Well, the two alleged “liberals,” McCain and Huckabee just swept a total of 63% of the Republican vote in deeply conservative South Carolina. Meanwhile, the two darlings of talk radio -- Mitt Romney and, to a lesser extent, Fred Thompson—combined for an anemic 31% of the vote.

Medved makes a good point here, but I'd hesitate to call talk radio "damaged". As Medved's own support for McCain makes clear, the market has shown some diversity in opinion on this topic -- and it reflects the same debate Republicans and conservatives have had for the entire debate. Fred Thompson's departure will make it even more intriguing, and necessary.

Can one call McCain conservative? I think so, but that doesn't make Hugh Hewitt and Rush Limbaugh somehow wrong to disagree, and to disagree strongly. It's literally what they get paid to do. I'd also object to the notion that Rush leads a herd in this case, especially since McCain, for all his virtues (and they are many), has often alienated these conservative activists on both policy and tone.

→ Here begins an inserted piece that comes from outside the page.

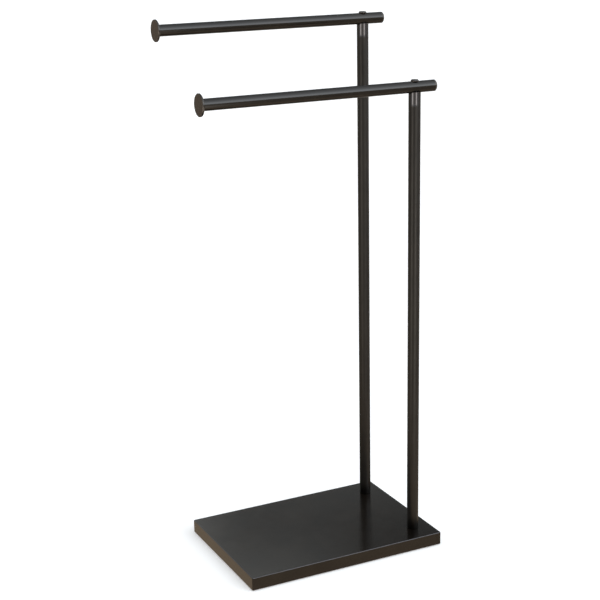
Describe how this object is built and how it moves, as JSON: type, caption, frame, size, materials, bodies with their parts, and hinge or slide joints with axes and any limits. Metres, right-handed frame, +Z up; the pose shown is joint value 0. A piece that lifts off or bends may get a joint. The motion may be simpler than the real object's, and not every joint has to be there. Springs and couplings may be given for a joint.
{
  "type": "freestanding towel stand",
  "caption": "Freestanding towel stand with a weighted rectangular base, round posts and plain round arms at stepped heights, each ending in a round stop disc.",
  "frame": {"origin": "on the floor at the bottom centre of the bounding box: under the middle of the arms' length and midway between the arms", "axes": "+X along the arms to their plain ends over the posts, +Y from the low front arm to the high rear arm, +Z up"},
  "size_m": [0.3944, 0.243, 0.8715],
  "materials": {
    "bronze_finish": "satin",
    "ballast_steel": "matte",
    "plug_steel": "satin",
    "zinc_steel": "satin",
    "foot_rubber": "matte"
  },
  "bodies": {
    "root": {"base_cover": "bronze_finish", "ballast_plate": "ballast_steel", "base_bottom_plate": "bronze_finish", "plate_spacers": "zinc_steel", "plate_screws": "zinc_steel", "front_left_foot": "foot_rubber", "front_right_foot": "foot_rubber", "rear_left_foot": "foot_rubber", "rear_right_foot": "foot_rubber", "front_post": "bronze_finish", "front_foot_plug": "plug_steel", "front_saddle_plug": "plug_steel", "front_post_bolt": "zinc_steel", "front_post_washer": "zinc_steel", "front_lock_washer": "zinc_steel", "front_bar": "bronze_finish", "front_bar_end_disc": "bronze_finish", "front_bar_end_plug": "bronze_finish", "front_bar_screw": "bronze_finish", "rear_post": "bronze_finish", "rear_foot_plug": "plug_steel", "rear_saddle_plug": "plug_steel", "rear_post_bolt": "zinc_steel", "rear_post_washer": "zinc_steel", "rear_lock_washer": "zinc_steel", "rear_bar": "bronze_finish", "rear_bar_end_disc": "bronze_finish", "rear_bar_end_plug": "bronze_finish", "rear_bar_screw": "bronze_finish"}
  },
  "joints": []
}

However, in a larger sense and without the somewhat hyperbolic notion of "damage" to talk radio, Michael hits the nail on the head. In my opinion, the tone of this primary has strayed unnecessarily into negative attacks on valuable members of our own team. Instead of focusing on positive aspects of a favored candidate, too often our advocates have opted to seize on any criticism of others and make that their main message. That's not just true in talk radio, but also in the blogosphere.

It has led to what I call Ultimatum Politics -- where people start to demand that either their specific candidate gets nominated or they refuse to participate in the general election. That results from overcranked partisanship clouding mature judgment. In a general election, voters have to make a choice, and as Ronald Reagan warned, it's better to support a candidate with whom one agrees on 70% of the issues rather than allow a 30% candidate to prevail instead. Demonizing all of the other options (which Alan Keyes literally did at the CLC in October) paralyzes a political party.

We need to rationally discuss the benefits and risks of each candidate without looking to "gotcha" people we may need to support later. I don't think talk radio gets damaged by creating controversy, but we as a party can damage ourselves by allowing the rhetoric to get in the way of rational analysis.